This week we continue our study of the illusion of sexual freedom.
And now, O sons, listen to me,
And do not depart from the words of my mouth.
Keep your way far from her,
And do not go near the door of her house,
Lest you give your honor to others
And your years to the merciless,
Lest strangers take their fill of your strength,
And your labors go to the house of a foreigner,
And at the end of your life you groan,
When your flesh and body are consumed,
And you say, “How I hated discipline,
And my heart despised reproof!
I did not listen to the voice of my teachers
Or incline my ear to my instructors.
I am at the brink of utter ruin
In the assembled congregation” (Prov 5:7-14, ESV).
Notice that the command to listen is repeated once again (Prov 5:7). Don’t let its familiarity cause you to hurry past it. Let it remind you of your need for help from outside yourself. Ask any recovering addict: You will not win this battle on your own.
Avoid immorality at all costs (Prov 5:8). Otherwise it will cause you to:
- Lose your best years (Prov 5:9). The springtime of life could be spent on serving the Lord and growing his kingdom. Don’t give that up.
- Squander your strength and the fruit of your labor (Prov 5:10). You’ll spend all your energy coping with your sin. Wouldn’t you rather have something else to look back on as your life’s work?
- Regret all the waste and its wreckage (Prov 5:11). The night before I graduated from college, a hall mate asked if I had any regrets. I looked back over those four years, and with full honesty said, “No.” I hadn’t done everything perfectly, but the Lord had given me rest in him and in his work in my life. That night, I committed to living the rest of my life with the end in mind. I don’t regret that choice one bit.
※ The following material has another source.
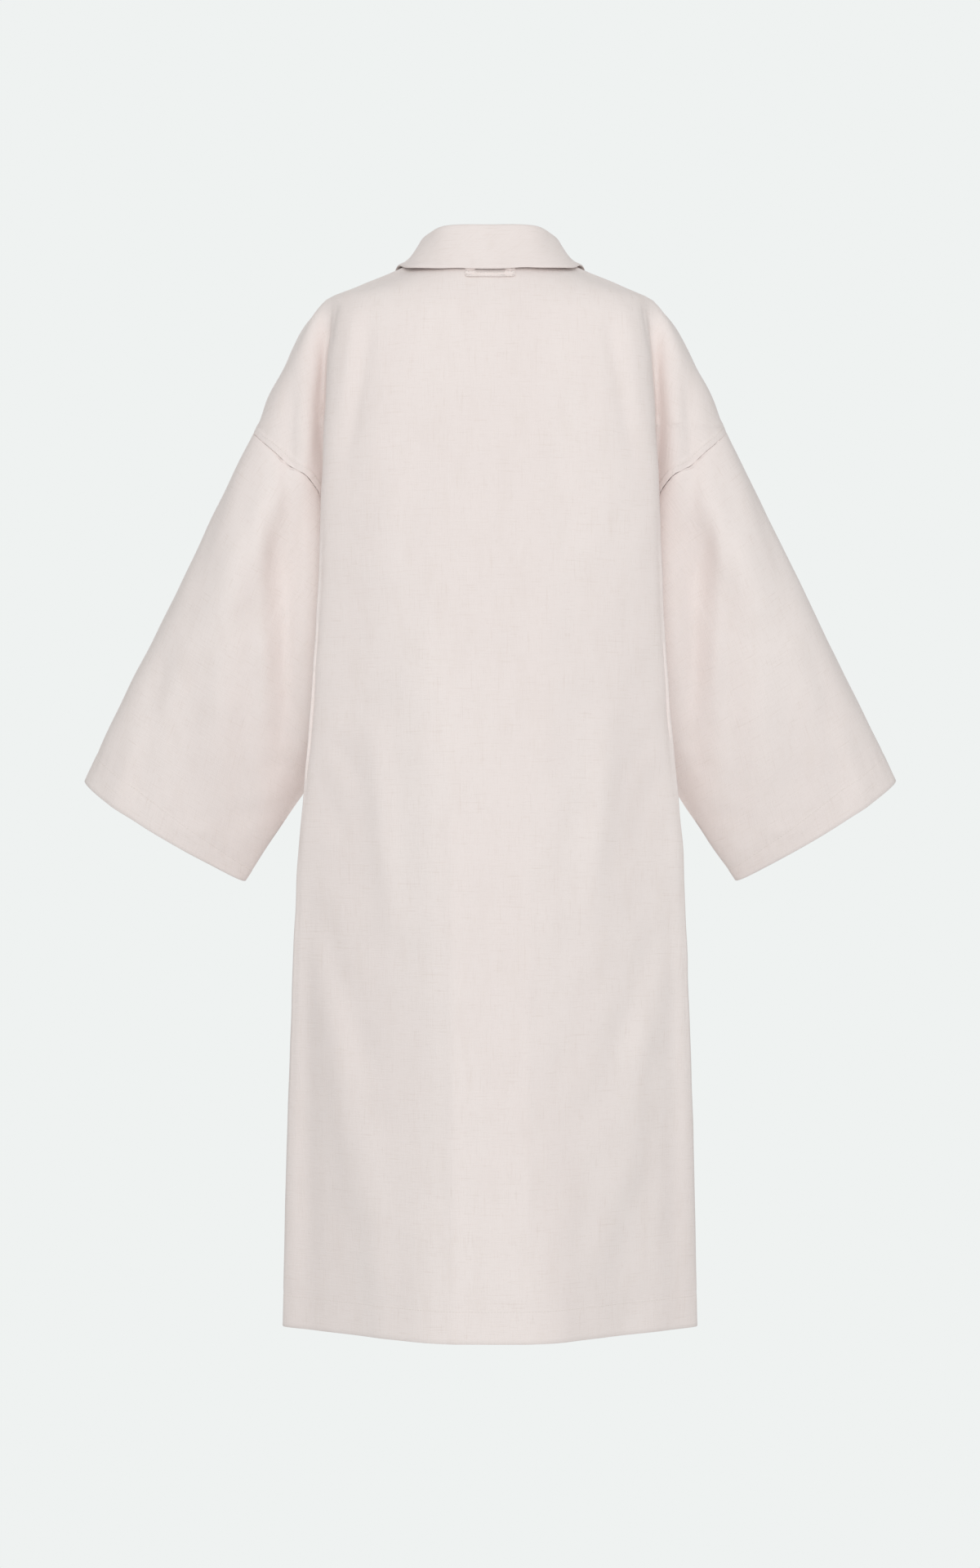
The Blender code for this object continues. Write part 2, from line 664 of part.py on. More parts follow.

- Stagger from all of the guilt (Prov 5:12). You’ll finally identify the foolishness in your heart and the damaging behavior it led to. The weight of it will sink in.
- Cower beneath all the shame (Prov 5:13). You’ll realize the problem wasn’t that you didn’t have enough information, but that you didn’t have enough conviction.
- Despair at the public disgrace (Prov 5:14). You could be “that guy who ran off with the girl” back at your home church. I regret many indiscretions of my teen years. One particular incident came to light just before my high school graduation and crushed the respect a younger sister in Christ had for me. Her parting words – “How could you?” – remain etched in my memory.
I want to make two things very clear. First, we must not minimize the consequences of our sin. Consider: Is it worth it? Decide now, not when temptation happens. We also must not buffer others from the consequences of their sin. God saves sinners – I am foremost! – by breaking all their hope to pieces, leaving none but Jesus (Mat 21:42-44, Rom 7:7-12). Don’t hinder any work of God by boxing out the truth.
Second, if this passage has discouraged you, please remember Proverbs 4: There is always hope that we can grow. Solomon depicts the end of immorality on purpose. He does it so we might change course before the end arrives. If you’re reading Solomon, it’s not too late for you. Just do nothing, and you’ll ruin all. Fear the Lord, and anything can change.
Share your struggles with pastors or wise leaders. Ask them to help you figure out what you desire (since what we do is always a result of what we desire). Many people turn to sexual immorality out of a desire for control (when life feels out of control), escape (when things are difficult), or acceptance (when they feel rejected by those they care about most). Identify what God desires for you instead (that you know him and find long life, peace, pleasantness, etc.), and ask him to help you change. Then turn from your sinful desires and grasp new, godly desires. Once wisdom changes who you are, it will flow into everything you do.